One is often expected to be a “team player.” Being a team player is a good thing as long as there is a real team and the rules of the game are known and accepted by all participants. When these conditions are not met, team player means flunky. I try always to be a team player and never a flunky. A team player pulls his/her weight and does his job and then some. A team player shows up for practice, not just for big games. A team player is not a lick spittle or milquetoast with management because s/he needs to be respected by peers. A team player uses her head during the game. Not content to just cover her opponent, she anticipates the development of the play and is where she can assist in the goal if her own shot does not develop. This kind of team play takes the kind of commitment and energy that comes from participating in a voluntary enterprise. Team players are always there for the love of the game. Whether they get paid or not, team players behave like amateurs, not professionals. As a culture, we’ve chosen badly in the hierarchy we have accepted for those words. An amateur is literally a lover – one who does something because s/he wants to. A professional is a mercenary – one who does something only for pay but paradoxically is not invested in the outcome. Now which would you rather be?
The Russian philosopher and scientist, Peter Kropotkin, attempted to reform Social Darwinism, our law of the jungle. He pointed out that successful species are not only the most ruthlessly competitive. The struggle for survival is the struggle to adapt to changing conditions, as Darwin said himself. Cooperation is a most effective adaptive behavior. It is always dangerous to force fit natural selection, survival of the fittest, into the mold of a social dogma for humans. The Social Darwinists of the 19th century created a system of thought that had great influence on our culture and how the powerful justify their position in society to this day. Social Darwinists argued like Voltaire’s Panglossian Leibniz parody that all was for the best in this best of all possible worlds where the people who deserved to be masters were made so by the force of the market. To go against this was believed to be like going against nature. Kropotkin believed that this all sounded very scientific, but missed the point. Humanity has the superior adaptive ability granted a social, and therefore adaptive animal. This does not mean that mankind is at the apex of evolution—there is no such thing. There are no social structures that are inevitable and all are instrumental. To the extent that they make good traits die out of the race and waste human and other natural resources our social structures are dysfunctional and ought to be replaced. This type of reasoning has yet to arrive in most businesses.
I am reminded of the heroine in Terminator 2 who fought to prevent a future where machines ruled and persecuted mankind. She believed as a creed worth dying for that, “there is no fate but what we make.” This is a mindset that is consistent with freedom and with being a team player, but inconsistent with being a slave. It is possible that homo sapiens will be replaced by an evolutionary successor that is either all machine or part man and part machine.
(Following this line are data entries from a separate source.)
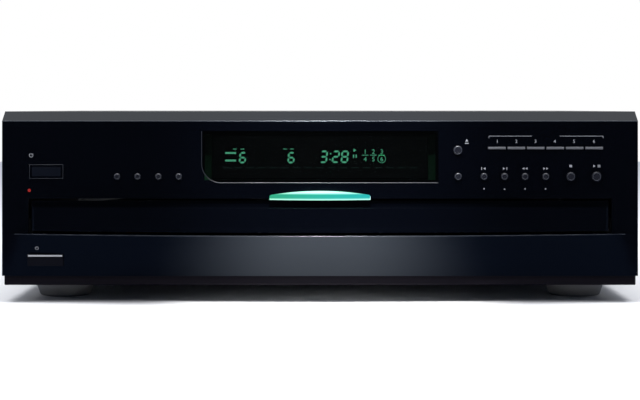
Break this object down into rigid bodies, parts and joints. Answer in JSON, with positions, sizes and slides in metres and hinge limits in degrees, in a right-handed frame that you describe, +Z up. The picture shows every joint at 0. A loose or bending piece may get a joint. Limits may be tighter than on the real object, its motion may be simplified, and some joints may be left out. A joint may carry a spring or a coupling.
{
  "type": "multi disc cd changer",
  "caption": "Black full-width disc changer with a bowed front, a wide sliding tray carrying a turning carousel, a lifting player and spring-back buttons.",
  "frame": {"origin": "centre of the footprint at the plane the feet stand on", "axes": "-Y out of the front, +X to the right seen from the front, +Z up"},
  "size_m": [0.4394, 0.433, 0.131],
  "materials": {
    "panel_black": "satin black moulding",
    "cover_black": "fine textured black paint",
    "steel_plate": "zinc plated sheet",
    "foot_black": "matte",
    "screw_black": "black oxide",
    "window_smoke": "smoked, polished",
    "tube_glass": "clear",
    "board_green": "solder mask",
    "lamp_red": "clear red",
    "lens_green": "translucent green",
    "button_black": "satin",
    "button_silver": "satin grey",
    "tray_black": "fine matte",
    "gear_white": "natural acetal",
    "rail_grey": "matte",
    "motor_steel": "plain",
    "rod_steel": "ground",
    "sled_black": "matte",
    "lens_clear": "polished",
    "hub_black": "matte",
    "core_iron": "varnished laminations",
    "jack_plastic": "matte",
    "gland_rubber": "matte"
  },
  "bodies": {
    "chassis": {"bottom_chassis": "steel_plate", "lower_strip": "panel_black", "feet": "foot_black", "top_cover": "cover_black", "rear_panel": "cover_black", "case_screws": "screw_black", "front_panel": "panel_black", "display_window": "window_smoke", "display_tube": "tube_glass", "display_board": "board_green", "standby_lamp": "lamp_red", "light_lens": "lens_green", "tray_rail_left": "rail_grey", "tray_rail_right": "rail_grey", "loading_motor": "motor_steel", "lift_motor": "motor_steel", "clamp_bridge": "steel_plate", "main_board": "board_green", "power_transformer": "core_iron", "audio_jacks": "jack_plastic", "optical_output": "jack_plastic", "cord_gland": "gland_rubber"},
    "tray": {"tray": "tray_black", "tray_front": "panel_black", "roulette_motor": "motor_steel"},
    "carousel": {"carousel": "tray_black", "carousel_cap": "tray_black"},
    "roulette_gear": {"roulette_gear": "gear_white"},
    "loading_pinion": {"loading_pinion": "gear_white"},
    "mechanism": {"mech_frame": "rail_grey", "guide_rods": "rod_steel", "spindle_motor": "motor_steel", "feed_motor": "motor_steel"},
    "spindle": {"spindle_hub": "hub_black"},
    "pickup": {"pickup_sled": "sled_black", "pickup_lens": "lens_clear"},
    "feed_gear": {"feed_gear": "gear_white"},
    "lift_slider": {"lift_slider": "gear_white"},
    "lift_gear": {"lift_gear": "gear_white"},
    "clamper": {"clamper": "gear_white"},
    "standby_button": {"standby_button": "button_black"},
    "power_button": {"power_button": "button_black"},
    "repeat_button": {"repeat_button": "button_black"},
    "random_button": {"random_button": "button_black"},
    "dimmer_button": {"dimmer_button": "button_black"},
    "display_button": {"display_button": "button_black"},
    "open_close_button": {"open_close_button": "button_black"},
    "disc_skip_button": {"disc_skip_button": "button_black"},
    "previous_button": {"previous_button": "button_black"},
    "next_button": {"next_button": "button_black"},
    "rewind_button": {"rewind_button": "button_black"},
    "forward_button": {"forward_button": "button_black"},
    "stop_button": {"stop_button": "button_black"},
    "play_button": {"play_button": "button_black"},
    "disc_1_button": {"disc_1_button": "button_silver"},
    "disc_2_button": {"disc_2_button": "button_silver"},
    "disc_3_button": {"disc_3_button": "button_silver"},
    "disc_4_button": {"disc_4_button": "button_silver"},
    "disc_5_button": {"disc_5_button": "button_silver"},
    "disc_6_button": {"disc_6_button": "button_silver"}
  },
  "joints": [
    {"name": "tray_slide", "type": "slide", "parent": "chassis", "child": "tray", "axis": [0, -1, 0], "range_m": [0, 0.258]},
    {"name": "carousel_spin", "type": "hinge", "parent": "tray", "child": "carousel", "pos_m": [0, 0.002, 0.053], "axis": [0, 0, 1], "continuous": true},
    {"name": "roulette_gear_spin", "type": "hinge", "parent": "tray", "child": "roulette_gear", "pos_m": [-0.04, 0.002, 0.0576], "axis": [0, 0, 1], "continuous": true},
    {"name": "loading_pinion_spin", "type": "hinge", "parent": "chassis", "child": "loading_pinion", "pos_m": [0.19555, -0.075, 0.0425], "axis": [1, 0, 0], "continuous": true},
    {"name": "mechanism_lift", "type": "hinge", "parent": "chassis", "child": "mechanism", "pos_m": [0, 0.016, 0.042], "axis": [1, 0, 0], "range_deg": [0, 10]},
    {"name": "lift_slider_shift", "type": "slide", "parent": "chassis", "child": "lift_slider", "axis": [-1, 0, 0], "range_m": [0, 0.0246]},
    {"name": "lift_gear_spin", "type": "hinge", "parent": "chassis", "child": "lift_gear", "pos_m": [0, 0.1673, 0.0155], "axis": [0, 0, 1], "continuous": true},
    {"name": "spindle_spin", "type": "hinge", "parent": "mechanism", "child": "spindle", "pos_m": [0, 0.12725, 0.0366], "axis": [0, 0.1736, 0.9848], "continuous": true},
    {"name": "clamper_spin", "type": "hinge", "parent": "chassis", "child": "clamper", "pos_m": [0, 0.1265, 0.07], "axis": [0, 0, 1], "continuous": true},
    {"name": "pickup_slide", "type": "slide", "parent": "mechanism", "child": "pickup", "axis": [0, -0.9848, 0.1736], "range_m": [0, 0.032]},
    {"name": "feed_gear_spin", "type": "hinge", "parent": "mechanism", "child": "feed_gear", "pos_m": [0.0278, 0.07772, 0.03213], "axis": [0, 0.1736, 0.9848], "continuous": true},
    {"name": "standby_press", "type": "slide", "parent": "chassis", "child": "standby_button", "axis": [0, 1, 0], "range_m": [0, 0.001], "stiffness_N_per_m": 300},
    {"name": "power_press", "type": "slide", "parent": "chassis", "child": "power_button", "axis": [0, 1, 0], "range_m": [0, 0.002], "stiffness_N_per_m": 300},
    {"name": "repeat_press", "type": "slide", "parent": "chassis", "child": "repeat_button", "axis": [0, 1, 0], "range_m": [0, 0.001], "stiffness_N_per_m": 300},
    {"name": "random_press", "type": "slide", "parent": "chassis", "child": "random_button", "axis": [0, 1, 0], "range_m": [0, 0.001], "stiffness_N_per_m": 300},
    {"name": "dimmer_press", "type": "slide", "parent": "chassis", "child": "dimmer_button", "axis": [0, 1, 0], "range_m": [0, 0.001], "stiffness_N_per_m": 300},
    {"name": "display_press", "type": "slide", "parent": "chassis", "child": "display_button", "axis": [0, 1, 0], "range_m": [0, 0.001], "stiffness_N_per_m": 300},
    {"name": "open_close_press", "type": "slide", "parent": "chassis", "child": "open_close_button", "axis": [0, 1, 0], "range_m": [0, 0.001], "stiffness_N_per_m": 300},
    {"name": "disc_skip_press", "type": "slide", "parent": "chassis", "child": "disc_skip_button", "axis": [0, 1, 0], "range_m": [0, 0.001], "stiffness_N_per_m": 300},
    {"name": "previous_press", "type": "slide", "parent": "chassis", "child": "previous_button", "axis": [0, 1, 0], "range_m": [0, 0.001], "stiffness_N_per_m": 300},
    {"name": "next_press", "type": "slide", "parent": "chassis", "child": "next_button", "axis": [0, 1, 0], "range_m": [0, 0.001], "stiffness_N_per_m": 300},
    {"name": "rewind_press", "type": "slide", "parent": "chassis", "child": "rewind_button", "axis": [0, 1, 0], "range_m": [0, 0.001], "stiffness_N_per_m": 300},
    {"name": "forward_press", "type": "slide", "parent": "chassis", "child": "forward_button", "axis": [0, 1, 0], "range_m": [0, 0.001], "stiffness_N_per_m": 300},
    {"name": "stop_press", "type": "slide", "parent": "chassis", "child": "stop_button", "axis": [0, 1, 0], "range_m": [0, 0.001], "stiffness_N_per_m": 300},
    {"name": "play_press", "type": "slide", "parent": "chassis", "child": "play_button", "axis": [0, 1, 0], "range_m": [0, 0.001], "stiffness_N_per_m": 300},
    {"name": "disc_1_press", "type": "slide", "parent": "chassis", "child": "disc_1_button", "axis": [0, 1, 0], "range_m": [0, 0.001], "stiffness_N_per_m": 300},
    {"name": "disc_2_press", "type": "slide", "parent": "chassis", "child": "disc_2_button", "axis": [0, 1, 0], "range_m": [0, 0.001], "stiffness_N_per_m": 300},
    {"name": "disc_3_press", "type": "slide", "parent": "chassis", "child": "disc_3_button", "axis": [0, 1, 0], "range_m": [0, 0.001], "stiffness_N_per_m": 300},
    {"name": "disc_4_press", "type": "slide", "parent": "chassis", "child": "disc_4_button", "axis": [0, 1, 0], "range_m": [0, 0.001], "stiffness_N_per_m": 300},
    {"name": "disc_5_press", "type": "slide", "parent": "chassis", "child": "disc_5_button", "axis": [0, 1, 0], "range_m": [0, 0.001], "stiffness_N_per_m": 300},
    {"name": "disc_6_press", "type": "slide", "parent": "chassis", "child": "disc_6_button", "axis": [0, 1, 0], "range_m": [0, 0.001], "stiffness_N_per_m": 300}
  ],
  "couplings": [
    {"joint": "roulette_gear_spin", "follows": "carousel_spin", "ratio": -2.3333},
    {"joint": "loading_pinion_spin", "follows": "tray_slide", "rad_per_m": 125},
    {"joint": "lift_slider_shift", "follows": "mechanism_lift", "m_per_rad": 0.13946},
    {"joint": "lift_gear_spin", "follows": "mechanism_lift", "ratio": -17.433},
    {"joint": "clamper_spin", "follows": "spindle_spin", "ratio": 1},
    {"joint": "feed_gear_spin", "follows": "pickup_slide", "rad_per_m": 125}
  ]
}
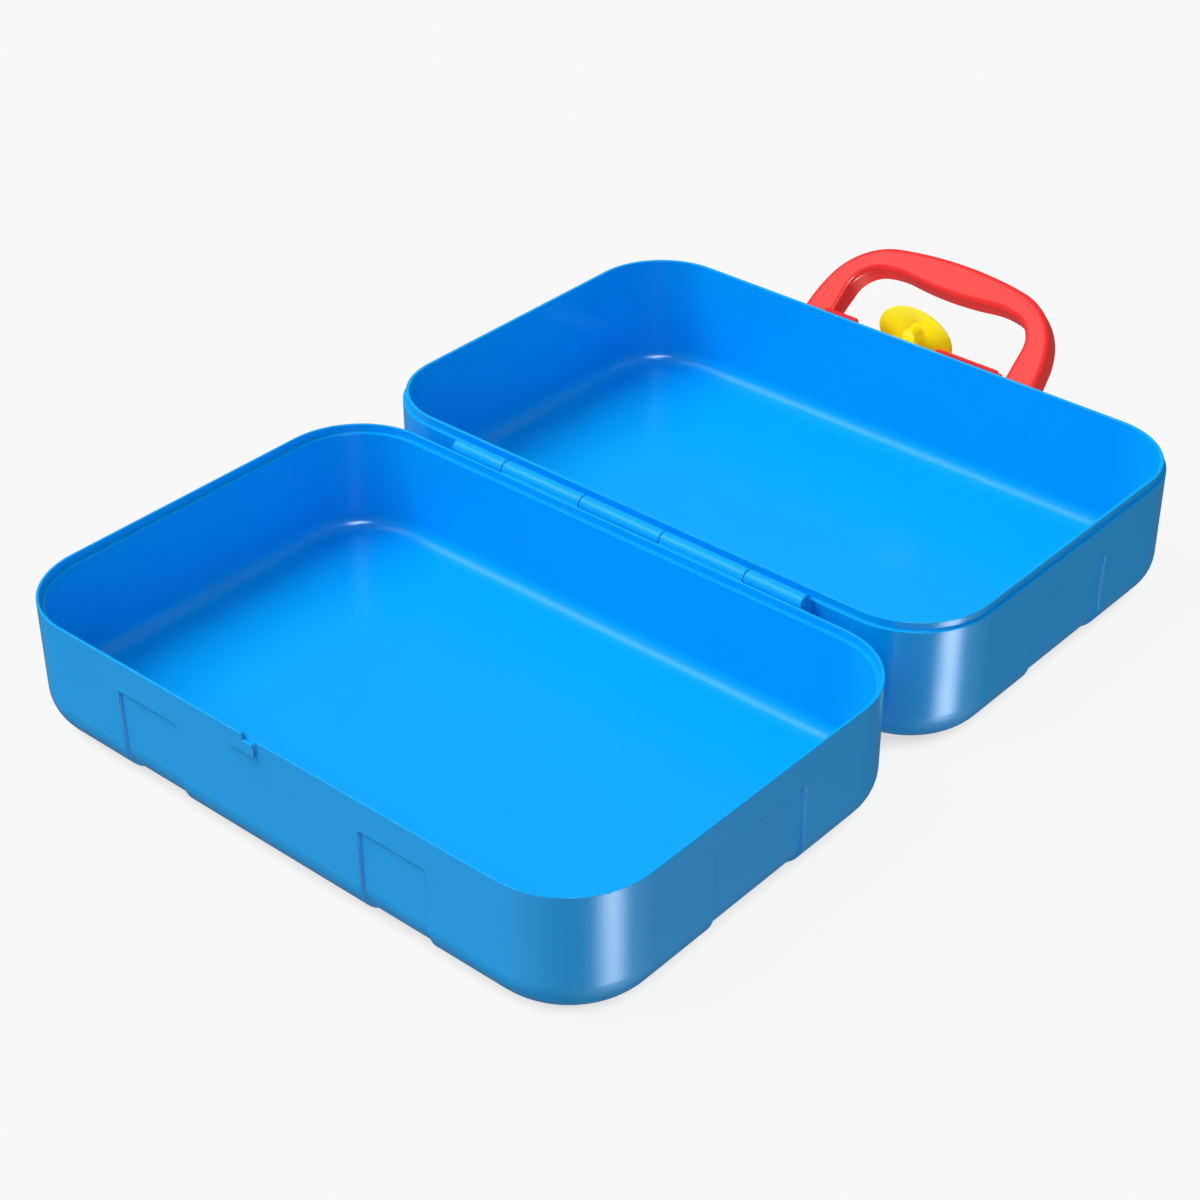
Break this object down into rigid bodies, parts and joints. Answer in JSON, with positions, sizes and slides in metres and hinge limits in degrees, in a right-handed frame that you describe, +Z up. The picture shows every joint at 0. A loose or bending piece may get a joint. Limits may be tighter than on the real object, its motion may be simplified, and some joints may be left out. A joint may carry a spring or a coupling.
{
  "type": "toy tool box",
  "caption": "Toy tool box with a tray-shaped base and lid hinged along their long side, a swinging carry handle and a turn latch, lying open and flat.",
  "frame": {"origin": "middle of the base tray's underside, on the flat rib across it", "axes": "+X along the hinge, +Y from the hinge towards the base tray's handle, +Z up; the lid lies open on the -Y side"},
  "size_m": [0.3, 0.4471, 0.0811],
  "materials": {
    "tray_blue": "moulded, satin gloss with a few fine scuffs",
    "hinge_blue": "moulded, satin gloss",
    "block_red": "moulded, satin gloss",
    "handle_red": "moulded, satin gloss",
    "pin_red": "moulded, satin",
    "latch_yellow": "moulded, gloss"
  },
  "bodies": {
    "base": {"base_tray": "tray_blue", "handle_base": "block_red", "hinge_pin": "hinge_blue", "handle_pin_left": "pin_red", "handle_pin_right": "pin_red"},
    "lid": {"lid_tray": "tray_blue"},
    "handle": {"handle_grip": "handle_red"},
    "latch": {"latch_knob": "latch_yellow", "latch_hook": "latch_yellow"}
  },
  "joints": [
    {"name": "lid_hinge", "type": "hinge", "parent": "base", "child": "lid", "pos_m": [0, -0.10105, 0.05665], "axis": [-1, 0, 0], "range_deg": [0, 180]},
    {"name": "handle_swing", "type": "hinge", "parent": "base", "child": "handle", "pos_m": [0, 0.10375, 0.047], "axis": [1, 0, 0], "range_deg": [-39.25, 50]},
    {"name": "latch_turn", "type": "hinge", "parent": "base", "child": "latch", "pos_m": [-0.001, 0.1, 0.055], "axis": [0, 1, 0], "range_deg": [0, 90]}
  ]
}
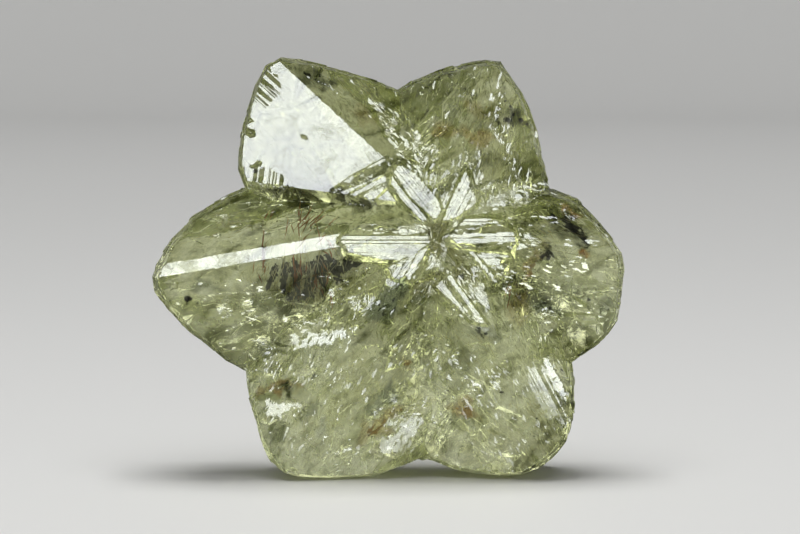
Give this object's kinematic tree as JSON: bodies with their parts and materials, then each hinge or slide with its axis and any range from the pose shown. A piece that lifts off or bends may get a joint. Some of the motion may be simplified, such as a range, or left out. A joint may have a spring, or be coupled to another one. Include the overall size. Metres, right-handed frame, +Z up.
{
  "type": "chrysoberyl crystal",
  "caption": "Star-shaped twinned crystal of pale yellow-green chrysoberyl with striated pinacoid faces, standing on its lower lobes.",
  "frame": {"origin": "centre of the bounding box in plan, at the level of the flats it stands on", "axes": "+X to the right of the star seen from its front, +Y towards its back, +Z up; the shared twin axis points to -Y and leans 4 degrees up"},
  "size_m": [0.0362, 0.0134, 0.0319],
  "materials": {
    "chrysoberyl": "natural crystal faces, clear to cloudy, striated and etched"
  },
  "bodies": {
    "root": {"crystal": "chrysoberyl"}
  },
  "joints": []
}
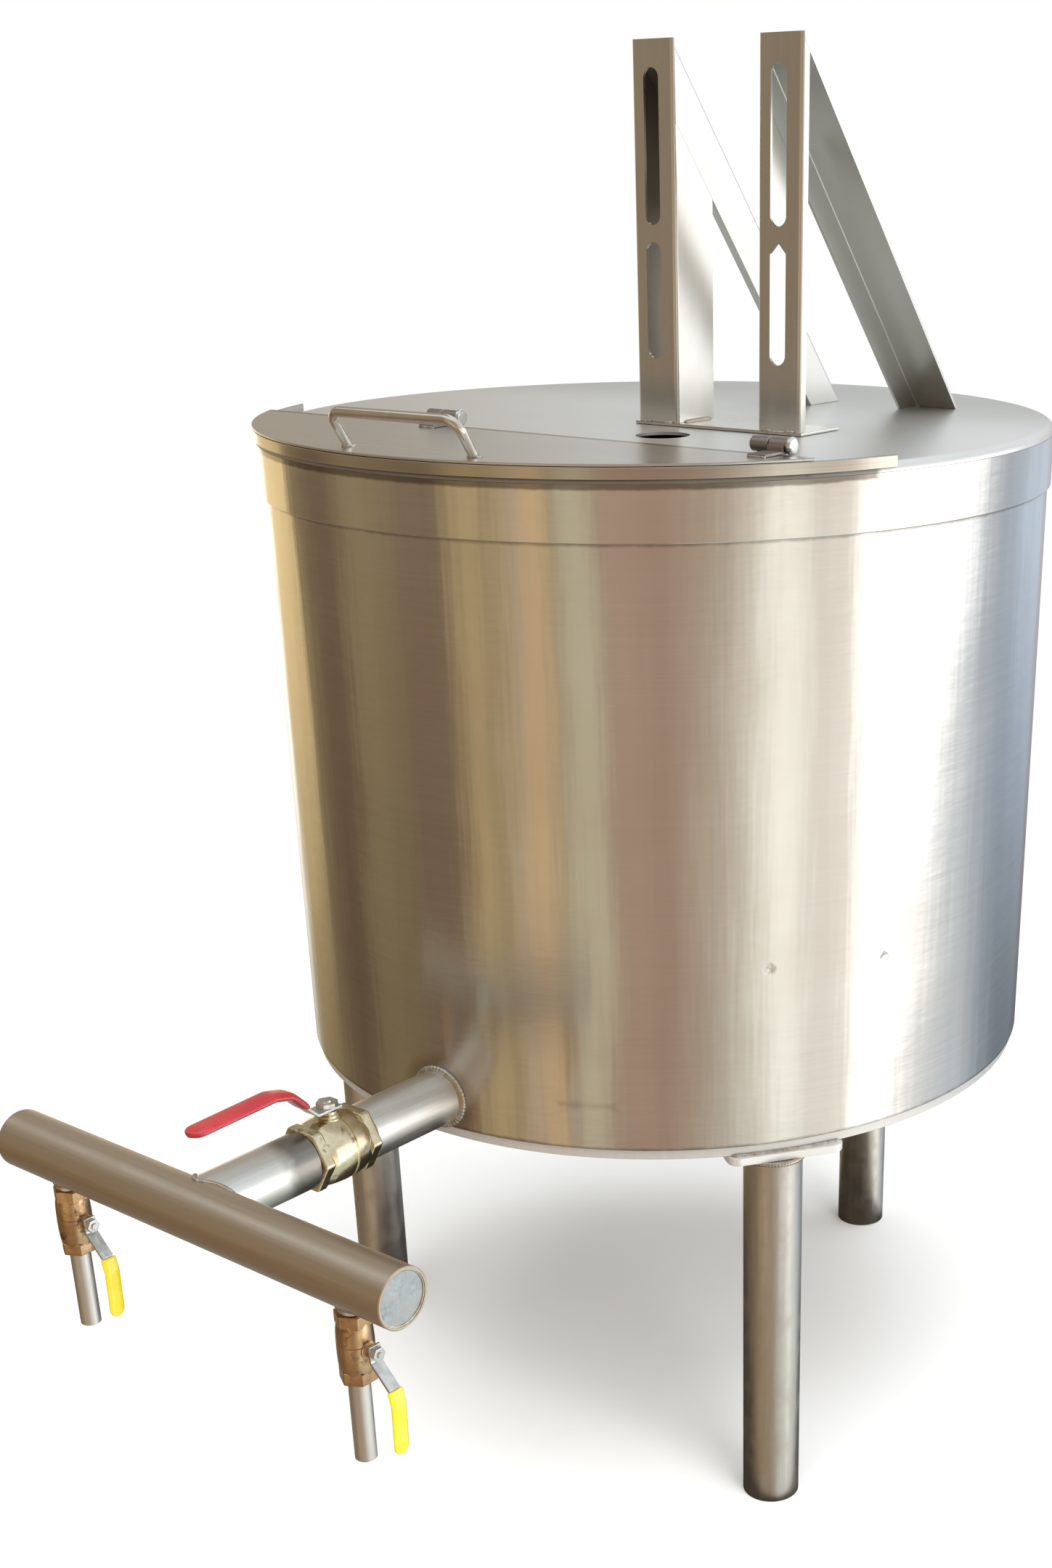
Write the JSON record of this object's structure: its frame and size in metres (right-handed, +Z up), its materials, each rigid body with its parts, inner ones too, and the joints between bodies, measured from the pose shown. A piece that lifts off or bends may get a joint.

The question is whether totalitarian social structures, whether supported or challenged by cyborgs or computers, will prove to be more adaptive. We could have a future where evil machines rule or where evil humans rule and the machines are the rebels. Whether or not freedom makes people more or less adaptive or enhances individual or race survival is still open to question. For my part, I would not want to live in a world where freedom for sentient beings was not an option. I think the old Social Darwinist argument that the cream always rises to the top and that’s nature’s way is wrong headed. There is no historical necessity in social time, even if there is in evolutionary time. A fundamental flaw in Social Darwinism is that it teaches otherwise. This means that those who fight against freedom include crony capitalists who use their influence to pull the ladders up behind them even as they speciously laud hard work and initiative. It is up to each of us to help stop the future we don’t want from occurring.
In Kropotkin’s view, free association and spontaneous mutual help preserved the human race up until the twentieth century and if permitted to, would continue to create a culture of adaptation that would enhance mankind’s chances for survival and growth. Andrew Carnegie and other successful industrialists may have been self-made men or just very lucky. Either way, the choice of which herd you run with, those who believe in mutual aid or the conflict of each against all, is up to you. In the networked society it is likely that your teams will be cross national and cross cultural which will lead to all sorts of unintended consequences, some of which might be lucrative and others merely amusing. How you participate is up to you and only you. The more you work and play with spontaneous and networked teams that you choose in the spirit of the amateur the greater your chances at making a living at what you love and never having to “work” again.